Staying — Practicing Without Illusion
Chapter 8
Refusal is not the end of the story.
Sometimes the system absorbs it. Sometimes it adjusts. Sometimes it simply moves on without acknowledging what was surfaced. And sometimes, despite everything, you remain.
This chapter is about what it means to stay.
Staying is often mischaracterised as endurance. As loyalty. As resilience in the face of difficulty. Those narratives are comforting, but they are false. Staying without illusion is not passive survival. It is an active, disciplined posture toward work that no longer promises resolution.
Most professional advice treats staying as the default. Leaving is framed as the exception. In reality, staying is the more complex act. Leaving is decisive. Staying requires continuous judgment.
After refusal, the conditions change. Authority may still be absent. Decisions may still be deferred. The system may continue to reward ambiguity and penalise clarity. What changes is not the environment, but your relationship to it.
Staying without illusion means you no longer pretend that effort will convert into alignment. You no longer mistake activity for progress. You no longer frame your work as transformational when the system has no intention of transforming.
You practice with eyes open.
This is not cynicism. It is accuracy.
Illusion is what burns architects out. Illusion that clarity will be welcomed if presented correctly. Illusion that one more iteration will unlock commitment. Illusion that patience will eventually be rewarded with authority. When those beliefs persist in the face of contrary evidence, the work becomes corrosive.
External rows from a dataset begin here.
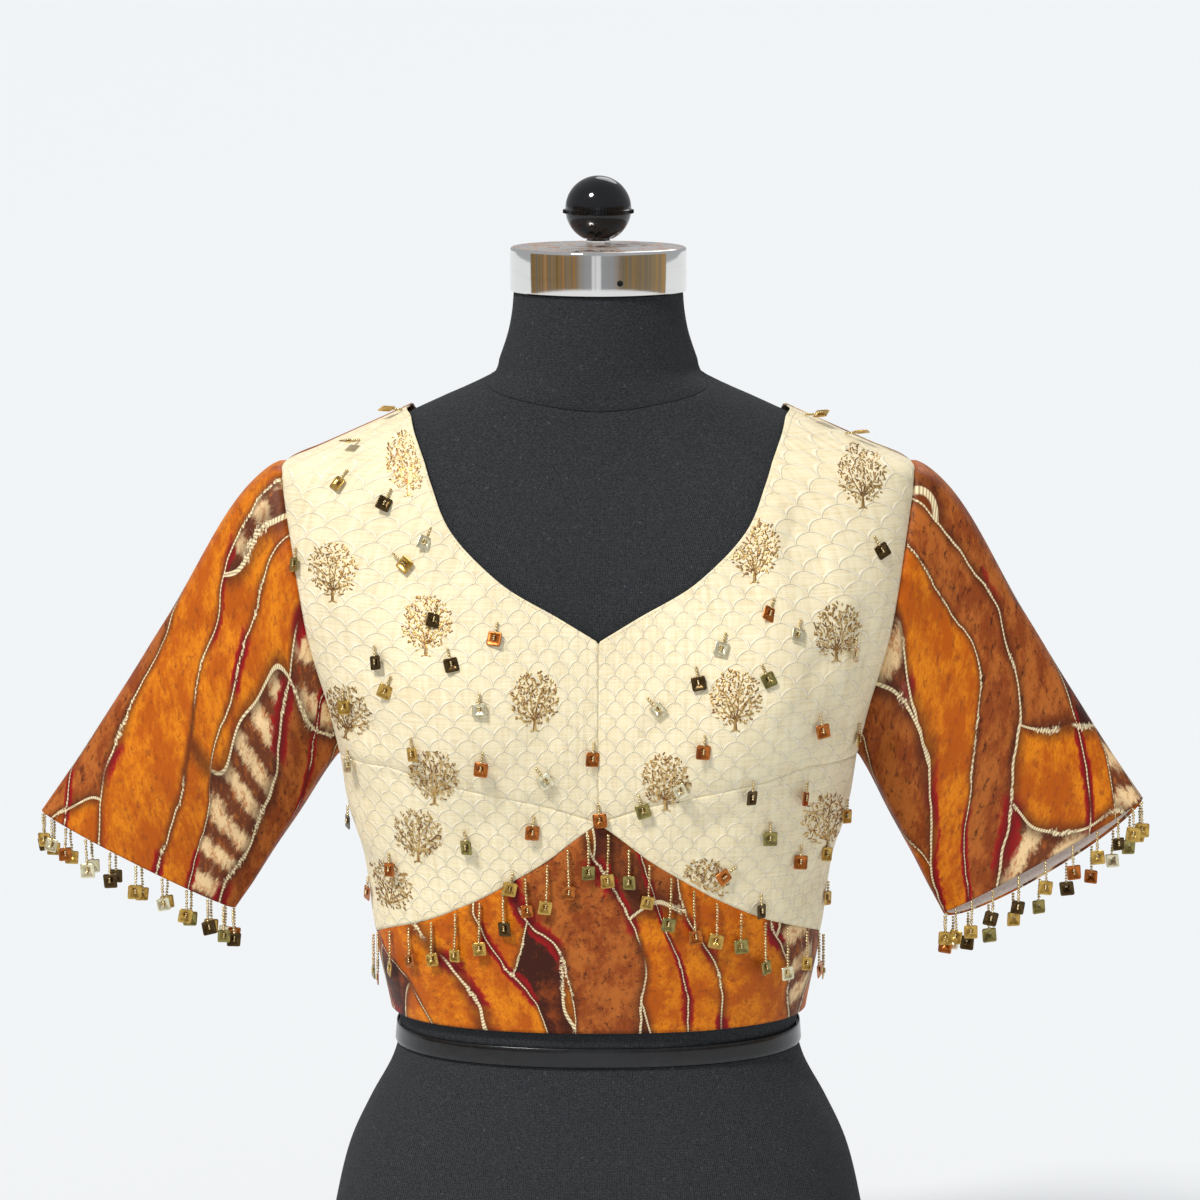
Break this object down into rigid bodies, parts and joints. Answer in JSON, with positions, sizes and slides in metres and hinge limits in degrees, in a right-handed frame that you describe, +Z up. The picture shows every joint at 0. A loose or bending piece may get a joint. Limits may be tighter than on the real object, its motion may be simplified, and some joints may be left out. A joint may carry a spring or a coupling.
{
  "type": "choli blouse on a dress form",
  "caption": "Cropped elbow-sleeve blouse with cream fronts, printed band, back and sleeves and bead fringes, resting on a limbless table dress form.",
  "frame": {"origin": "the middle of the form's flat base, on the surface it stands on", "axes": "+Z up along the neck; the front of the blouse faces -Y; +X is the wearer's left"},
  "size_m": [0.6765, 0.2418, 0.7844],
  "materials": {
    "cream_cloth": "slubby cream cotton and silk with raised self-colour scallops and gold embroidered trees",
    "printed_cloth": "satin cotton printed in amber, rust, dark brown, cream and crimson",
    "lining_cloth": "plain pinkish beige cotton",
    "fringe": "gold seed beads on strings with small square metal-coloured plates",
    "form_jersey": "fine black knit stretched over the form",
    "form_ribbon": "glossy black ribbon",
    "form_chrome": "polished chrome plate, dusty and rust-flecked on top",
    "form_knob": "glossy black bakelite"
  },
  "bodies": {
    "root": {"front_upper_left": "cream_cloth", "front_upper_right": "cream_cloth", "front_cup_left": "cream_cloth", "front_cup_right": "cream_cloth", "front_band": "printed_cloth", "back_left": "printed_cloth", "back_right": "printed_cloth", "sleeve_left": "printed_cloth", "sleeve_right": "printed_cloth", "sleeve_lining_left": "lining_cloth", "sleeve_lining_right": "lining_cloth", "band_fringe": "fringe", "cuff_fringe_left": "fringe", "cuff_fringe_right": "fringe", "form_torso": "form_jersey", "form_neck": "form_jersey", "form_waist_ribbon": "form_ribbon", "form_neck_cap": "form_chrome", "form_cap_nut": "form_chrome", "form_ball_knob": "form_knob"}
  },
  "joints": []
}
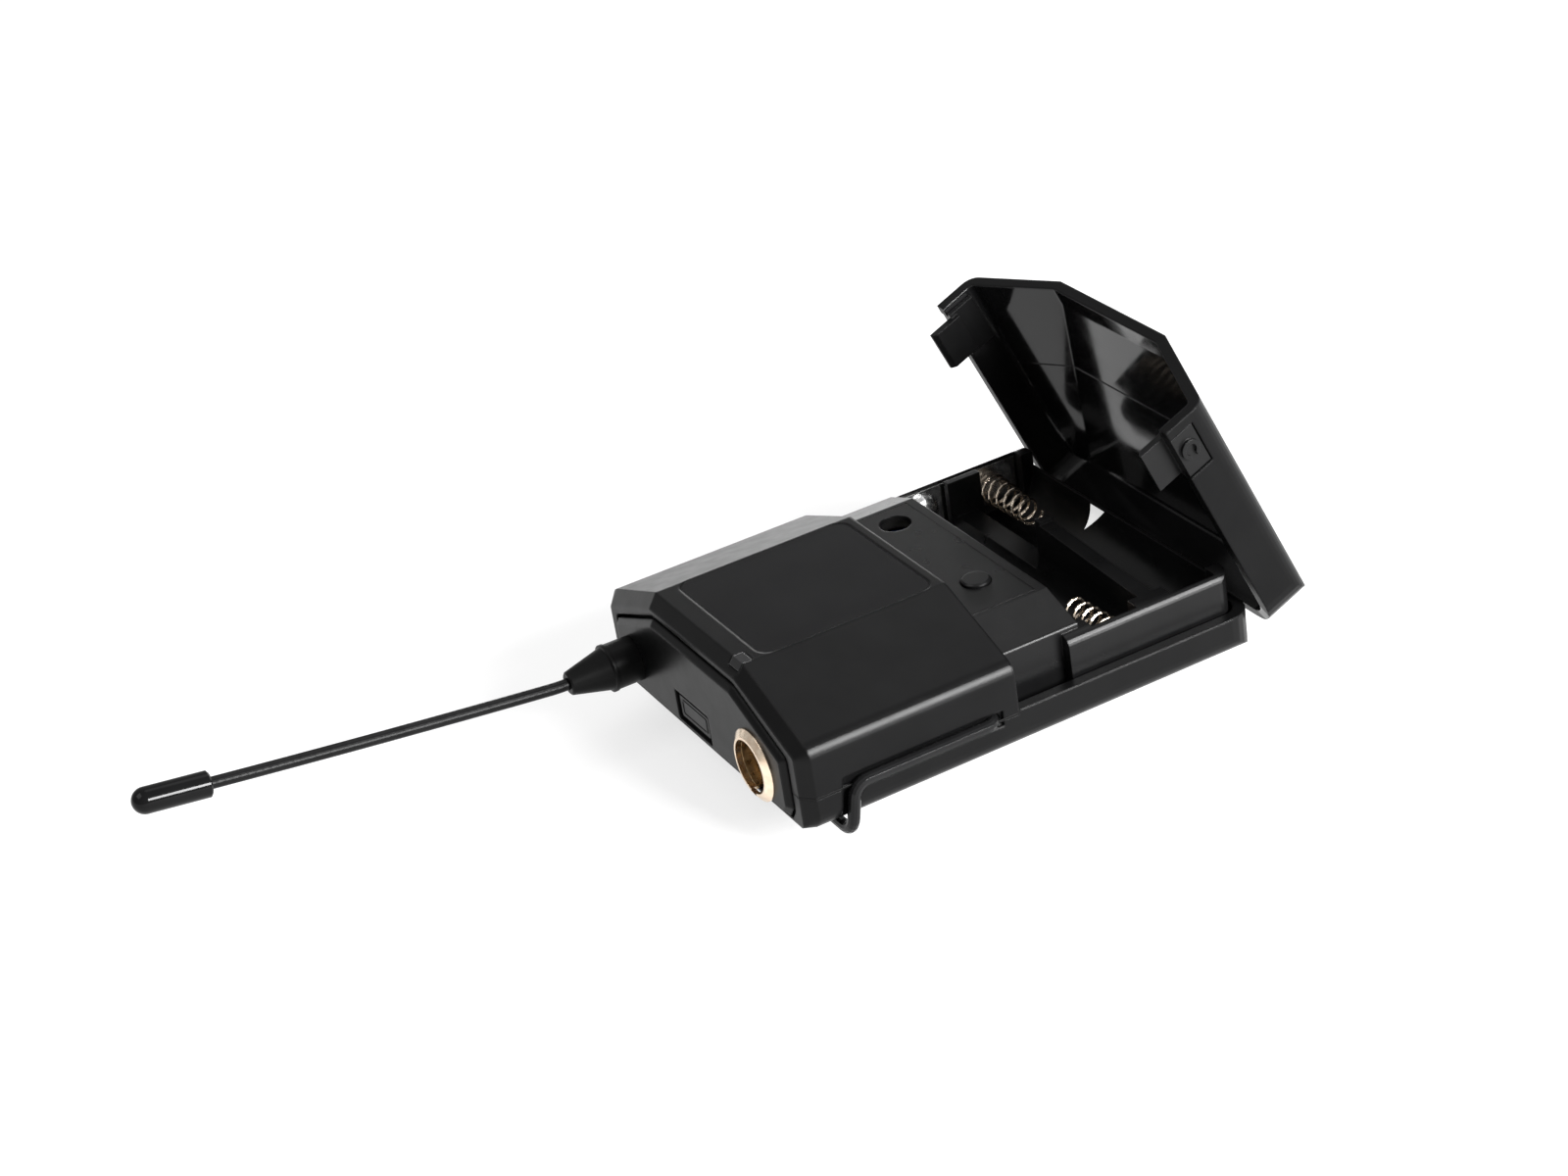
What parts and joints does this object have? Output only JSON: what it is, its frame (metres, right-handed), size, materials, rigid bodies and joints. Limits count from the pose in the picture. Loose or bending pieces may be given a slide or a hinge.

Staying with integrity requires abandoning those beliefs without abandoning the craft.
You still name constraints.
You still surface trade-offs.
You still document what is absent as clearly as what is present.
But you do so without expectation that the system will change because of it.
This distinction matters.
Without illusion, you stop internalising failure that is not yours. You stop interpreting organisational inertia as personal inadequacy. You stop expending emotional energy on outcomes you cannot control. The work becomes lighter, not because it is easier, but because it is no longer misframed.
Staying also means choosing your engagements carefully. Not every conversation is worth entering. Not every initiative deserves architectural investment. When clarity has no path to consequence, restraint becomes a form of respect — for yourself and for the discipline.
This is not disengagement. It is selectivity.
In organisations that resist decision, architects often feel pressure to remain universally available, endlessly responsive, permanently helpful. Staying with integrity requires rejecting that posture. Availability without authority is another form of buffering. It sustains the illusion that progress is being made.
Instead, staying means being precise about where your work has leverage, and unapologetic about where it does not.
There is a quiet discipline to this. A professional composure that does not seek validation or recognition. You stop performing concern. You stop rehearsing arguments. You state the condition once, clearly, and then allow the system to respond — or not.
This posture can look like detachment to those still operating under illusion. It can be misread as apathy or disengagement. In reality, it is the opposite. It is commitment stripped of fantasy.
Staying without illusion also means accepting that your presence may not be permanent. You remain while the work retains integrity. You leave when it no longer does. There is no drama in this. No narrative of sacrifice or betrayal. Just timing.
This is the point most professional guidance avoids. It prefers stories of perseverance and eventual triumph. But architecture practiced honestly does not guarantee redemption arcs. Sometimes the work ends quietly, not because you failed, but because the conditions never changed.
That outcome is not a judgment on your worth. It is a signal about the system’s limits.
Staying, in this sense, is provisional. It is not a promise. It is an assessment continually renewed. Each decision surfaced, each boundary respected, each refusal acknowledged becomes another data point.
When the work still produces clarity that matters, you stay.
When it no longer does, you prepare to leave.
This chapter does not offer comfort. It offers orientation.
Staying is not about hope.
It is about honesty sustained over time.
And that honesty, even when it changes nothing, preserves the one thing architecture cannot afford to lose: its capacity to see the system as it is, not as it wishes it were.